Hi Doug, thanks for the follow up.
The pali word for “world” is “loka”. Here is definition of loka in the PED:
In most contexts the pali word is used very conventionally like the English pendant “world”. However, in a couple of suttas like the one’s quoted in this post, Buddha “tries” a re-interpretation stressing some very deep insights (taking us beyond a plain materialistic viewpoint of “the world around us is the origin of all”).
Very often this is done in a more meditative setting, where the person talking with the Buddha is looking for a deeper understanding of what our world is made of. In these cases the Buddha takes us down to the workings of consciousness and the fundamental process of sense impressions and related positive or negative reactions.

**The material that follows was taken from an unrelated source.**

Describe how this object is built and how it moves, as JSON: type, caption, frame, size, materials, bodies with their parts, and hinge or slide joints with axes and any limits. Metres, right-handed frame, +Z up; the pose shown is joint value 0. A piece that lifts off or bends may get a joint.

Of course there are many instances, where the suttas deal with “everyday life” problems (from a meditative perspective: deal with problems of content presented by the senses, not the process as such).

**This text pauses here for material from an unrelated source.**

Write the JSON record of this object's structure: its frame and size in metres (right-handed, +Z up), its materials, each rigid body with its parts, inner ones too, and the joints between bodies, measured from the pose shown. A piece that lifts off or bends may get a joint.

However, we really get a very good feel of the deep implications of the Buddha’s teachings in such cases as Malunkyaputtas question about beginning and end of the world. In general faced with such questions where someone tries to take “the concept” of “the world” for ultimate reality, the Buddha would make clear that this kind of understanding is incorrect. Thus he used to refuse answering questions which were essentially based on wrong premises.
It is like asking “what is the taste of cooking”. Cooking is a process, it has no taste. It is just “a label” for a process. At the end of the process there is a dish to taste from. In the end, based on fast sense impressions, spread out and interpretated by consciousness there comes the “concept of the world” into being. It thus cannot be there in the first place…someone really trying to understand “real”-ity can observe the fleeting concoon presented by the senses. That is as close to reality as one can get. And, according to Buddha’s findings, such close look can have a transforming impact on the meditator.
In the same manner the concept of “the world” serves only a conventional purpose, ultimately – i.e. when seen without interpretation but simply bare attention – it disintegrates in each moment.